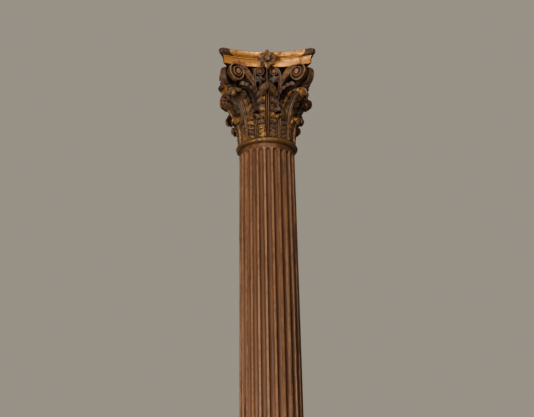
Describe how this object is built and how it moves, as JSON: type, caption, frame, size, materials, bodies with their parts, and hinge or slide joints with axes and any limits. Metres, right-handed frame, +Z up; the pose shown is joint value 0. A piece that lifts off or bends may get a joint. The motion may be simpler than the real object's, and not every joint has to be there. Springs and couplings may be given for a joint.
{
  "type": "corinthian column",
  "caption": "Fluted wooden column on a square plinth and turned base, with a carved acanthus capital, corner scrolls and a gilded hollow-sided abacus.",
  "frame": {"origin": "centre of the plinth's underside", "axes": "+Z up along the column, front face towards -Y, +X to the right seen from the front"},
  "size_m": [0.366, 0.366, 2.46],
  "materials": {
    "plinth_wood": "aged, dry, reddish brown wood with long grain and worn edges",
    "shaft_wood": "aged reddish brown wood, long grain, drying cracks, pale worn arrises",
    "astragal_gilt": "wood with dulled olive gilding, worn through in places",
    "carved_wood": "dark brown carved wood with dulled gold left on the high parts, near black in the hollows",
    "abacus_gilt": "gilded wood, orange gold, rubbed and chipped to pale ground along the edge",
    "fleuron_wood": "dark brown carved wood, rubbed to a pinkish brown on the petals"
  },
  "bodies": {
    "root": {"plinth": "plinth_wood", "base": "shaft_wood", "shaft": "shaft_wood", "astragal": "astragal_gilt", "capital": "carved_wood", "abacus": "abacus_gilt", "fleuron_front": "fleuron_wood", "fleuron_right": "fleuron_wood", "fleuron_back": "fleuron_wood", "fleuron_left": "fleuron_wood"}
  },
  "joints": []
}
====
--- What you will do ---
Reproduce the material exactly, with every line intact.

--- Answer for the task ---
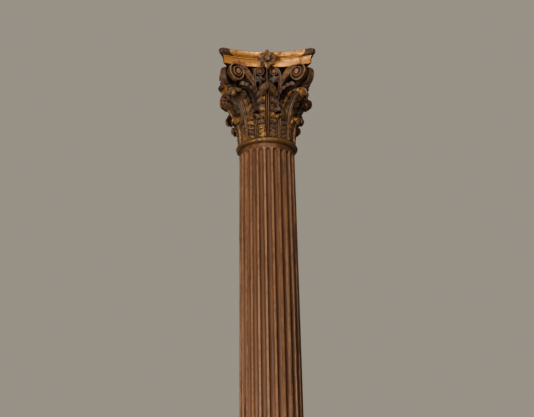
Describe how this object is built and how it moves, as JSON: type, caption, frame, size, materials, bodies with their parts, and hinge or slide joints with axes and any limits. Metres, right-handed frame, +Z up; the pose shown is joint value 0. A piece that lifts off or bends may get a joint. The motion may be simpler than the real object's, and not every joint has to be there. Springs and couplings may be given for a joint.
{
  "type": "corinthian column",
  "caption": "Fluted wooden column on a square plinth and turned base, with a carved acanthus capital, corner scrolls and a gilded hollow-sided abacus.",
  "frame": {"origin": "centre of the plinth's underside", "axes": "+Z up along the column, front face towards -Y, +X to the right seen from the front"},
  "size_m": [0.366, 0.366, 2.46],
  "materials": {
    "plinth_wood": "aged, dry, reddish brown wood with long grain and worn edges",
    "shaft_wood": "aged reddish brown wood, long grain, drying cracks, pale worn arrises",
    "astragal_gilt": "wood with dulled olive gilding, worn through in places",
    "carved_wood": "dark brown carved wood with dulled gold left on the high parts, near black in the hollows",
    "abacus_gilt": "gilded wood, orange gold, rubbed and chipped to pale ground along the edge",
    "fleuron_wood": "dark brown carved wood, rubbed to a pinkish brown on the petals"
  },
  "bodies": {
    "root": {"plinth": "plinth_wood", "base": "shaft_wood", "shaft": "shaft_wood", "astragal": "astragal_gilt", "capital": "carved_wood", "abacus": "abacus_gilt", "fleuron_front": "fleuron_wood", "fleuron_right": "fleuron_wood", "fleuron_back": "fleuron_wood", "fleuron_left": "fleuron_wood"}
  },
  "joints": []
}